STORED DATA
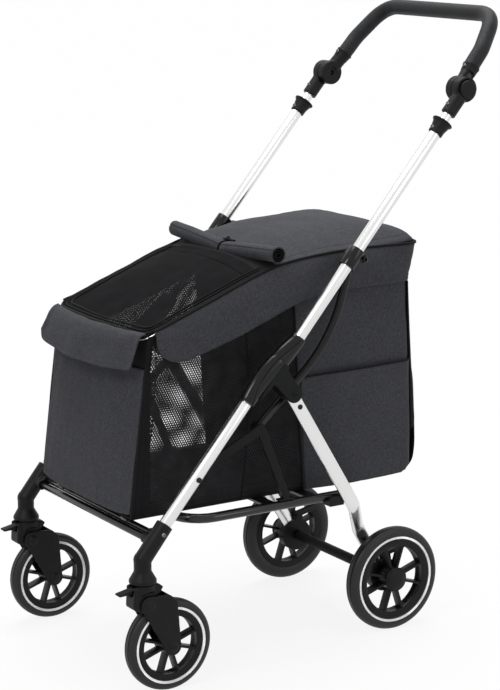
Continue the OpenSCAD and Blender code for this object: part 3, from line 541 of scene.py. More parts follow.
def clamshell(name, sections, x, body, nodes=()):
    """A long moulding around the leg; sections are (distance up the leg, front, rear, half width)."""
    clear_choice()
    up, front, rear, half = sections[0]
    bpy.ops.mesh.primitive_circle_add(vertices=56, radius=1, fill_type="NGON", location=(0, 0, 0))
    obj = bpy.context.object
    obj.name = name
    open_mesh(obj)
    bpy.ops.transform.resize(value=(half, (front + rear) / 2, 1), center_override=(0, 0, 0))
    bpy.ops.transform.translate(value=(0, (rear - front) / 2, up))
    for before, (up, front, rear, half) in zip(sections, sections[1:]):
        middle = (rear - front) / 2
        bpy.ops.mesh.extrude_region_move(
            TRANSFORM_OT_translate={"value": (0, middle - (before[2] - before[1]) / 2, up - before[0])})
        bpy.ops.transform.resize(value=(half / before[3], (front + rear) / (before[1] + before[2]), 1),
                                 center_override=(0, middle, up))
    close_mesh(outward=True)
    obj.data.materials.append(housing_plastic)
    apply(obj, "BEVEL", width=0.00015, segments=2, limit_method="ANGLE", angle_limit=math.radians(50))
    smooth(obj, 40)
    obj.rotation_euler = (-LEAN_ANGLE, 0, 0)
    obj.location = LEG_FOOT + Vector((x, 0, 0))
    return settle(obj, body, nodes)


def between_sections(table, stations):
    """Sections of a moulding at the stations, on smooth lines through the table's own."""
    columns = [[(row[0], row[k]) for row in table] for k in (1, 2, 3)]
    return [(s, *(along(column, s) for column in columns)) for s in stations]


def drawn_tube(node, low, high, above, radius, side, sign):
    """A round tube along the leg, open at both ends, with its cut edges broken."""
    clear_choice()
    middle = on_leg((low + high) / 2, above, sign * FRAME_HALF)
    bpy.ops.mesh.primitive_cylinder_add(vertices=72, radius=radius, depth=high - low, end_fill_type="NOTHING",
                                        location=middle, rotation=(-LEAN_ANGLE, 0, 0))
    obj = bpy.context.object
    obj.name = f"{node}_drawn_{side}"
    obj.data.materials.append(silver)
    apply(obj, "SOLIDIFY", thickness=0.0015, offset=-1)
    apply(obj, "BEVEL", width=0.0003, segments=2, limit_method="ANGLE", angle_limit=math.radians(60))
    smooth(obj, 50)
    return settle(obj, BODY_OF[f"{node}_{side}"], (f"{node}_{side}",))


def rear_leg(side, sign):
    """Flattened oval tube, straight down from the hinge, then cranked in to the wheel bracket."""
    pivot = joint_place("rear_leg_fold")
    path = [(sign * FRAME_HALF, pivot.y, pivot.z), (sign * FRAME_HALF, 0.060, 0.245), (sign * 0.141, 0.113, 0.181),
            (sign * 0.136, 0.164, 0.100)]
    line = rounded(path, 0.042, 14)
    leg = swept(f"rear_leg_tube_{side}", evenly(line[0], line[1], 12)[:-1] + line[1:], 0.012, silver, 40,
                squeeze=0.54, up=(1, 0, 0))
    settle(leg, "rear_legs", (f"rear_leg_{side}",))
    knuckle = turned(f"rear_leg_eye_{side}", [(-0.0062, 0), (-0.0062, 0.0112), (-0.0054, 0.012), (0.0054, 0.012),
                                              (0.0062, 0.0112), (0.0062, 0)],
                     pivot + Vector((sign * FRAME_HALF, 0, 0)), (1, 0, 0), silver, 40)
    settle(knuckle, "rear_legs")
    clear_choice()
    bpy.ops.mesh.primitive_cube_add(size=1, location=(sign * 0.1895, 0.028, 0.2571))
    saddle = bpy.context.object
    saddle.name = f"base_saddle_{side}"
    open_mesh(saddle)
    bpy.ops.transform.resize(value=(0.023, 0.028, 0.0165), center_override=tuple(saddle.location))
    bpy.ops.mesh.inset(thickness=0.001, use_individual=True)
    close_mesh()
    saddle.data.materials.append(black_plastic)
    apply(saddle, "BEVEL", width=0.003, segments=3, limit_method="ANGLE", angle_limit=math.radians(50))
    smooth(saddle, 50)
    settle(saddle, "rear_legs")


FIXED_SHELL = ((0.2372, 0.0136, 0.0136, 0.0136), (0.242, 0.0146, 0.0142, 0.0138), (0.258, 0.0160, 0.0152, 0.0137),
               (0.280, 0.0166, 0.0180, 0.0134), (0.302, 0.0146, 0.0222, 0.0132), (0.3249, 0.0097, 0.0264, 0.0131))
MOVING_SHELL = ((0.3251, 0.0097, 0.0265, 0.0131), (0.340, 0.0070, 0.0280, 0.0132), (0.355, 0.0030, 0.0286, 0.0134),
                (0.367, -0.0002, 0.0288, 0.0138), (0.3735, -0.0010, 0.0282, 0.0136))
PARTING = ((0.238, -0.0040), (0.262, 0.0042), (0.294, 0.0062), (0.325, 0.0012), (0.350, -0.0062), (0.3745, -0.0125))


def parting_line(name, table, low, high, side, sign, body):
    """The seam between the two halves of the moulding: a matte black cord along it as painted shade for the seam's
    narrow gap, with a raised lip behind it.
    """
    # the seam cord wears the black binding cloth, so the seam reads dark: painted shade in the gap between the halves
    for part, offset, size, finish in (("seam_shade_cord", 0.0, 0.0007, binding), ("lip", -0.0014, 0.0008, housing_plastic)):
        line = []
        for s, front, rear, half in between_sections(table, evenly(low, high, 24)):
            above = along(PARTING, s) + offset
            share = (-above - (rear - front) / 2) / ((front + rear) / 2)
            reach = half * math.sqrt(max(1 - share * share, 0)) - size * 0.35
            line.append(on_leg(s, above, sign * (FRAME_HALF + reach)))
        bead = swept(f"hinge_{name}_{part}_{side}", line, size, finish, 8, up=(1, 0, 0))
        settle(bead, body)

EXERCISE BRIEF
Up to and including the line with "return [(s, *(along(column, s)", repeat the data exactly, starting from its first line; nothing else belongs in the response.

RESPONSE TO THE EXERCISE
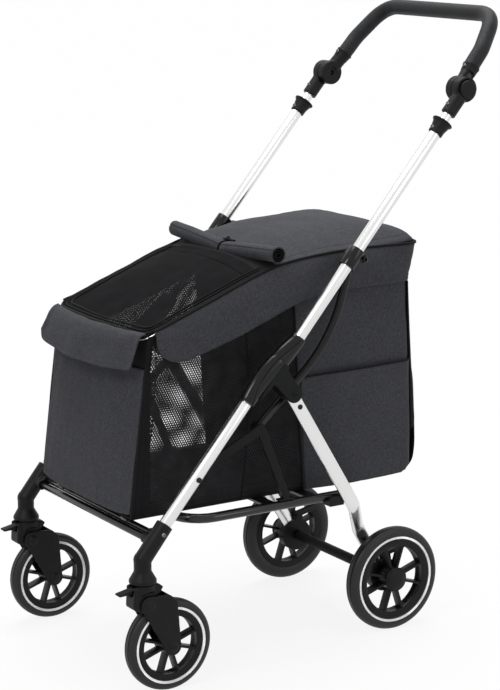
Continue the OpenSCAD and Blender code for this object: part 3, from line 541 of scene.py. More parts follow.
def clamshell(name, sections, x, body, nodes=()):
    """A long moulding around the leg; sections are (distance up the leg, front, rear, half width)."""
    clear_choice()
    up, front, rear, half = sections[0]
    bpy.ops.mesh.primitive_circle_add(vertices=56, radius=1, fill_type="NGON", location=(0, 0, 0))
    obj = bpy.context.object
    obj.name = name
    open_mesh(obj)
    bpy.ops.transform.resize(value=(half, (front + rear) / 2, 1), center_override=(0, 0, 0))
    bpy.ops.transform.translate(value=(0, (rear - front) / 2, up))
    for before, (up, front, rear, half) in zip(sections, sections[1:]):
        middle = (rear - front) / 2
        bpy.ops.mesh.extrude_region_move(
            TRANSFORM_OT_translate={"value": (0, middle - (before[2] - before[1]) / 2, up - before[0])})
        bpy.ops.transform.resize(value=(half / before[3], (front + rear) / (before[1] + before[2]), 1),
                                 center_override=(0, middle, up))
    close_mesh(outward=True)
    obj.data.materials.append(housing_plastic)
    apply(obj, "BEVEL", width=0.00015, segments=2, limit_method="ANGLE", angle_limit=math.radians(50))
    smooth(obj, 40)
    obj.rotation_euler = (-LEAN_ANGLE, 0, 0)
    obj.location = LEG_FOOT + Vector((x, 0, 0))
    return settle(obj, body, nodes)


def between_sections(table, stations):
    """Sections of a moulding at the stations, on smooth lines through the table's own."""
    columns = [[(row[0], row[k]) for row in table] for k in (1, 2, 3)]
    return [(s, *(along(column, s) for column in columns)) for s in stations]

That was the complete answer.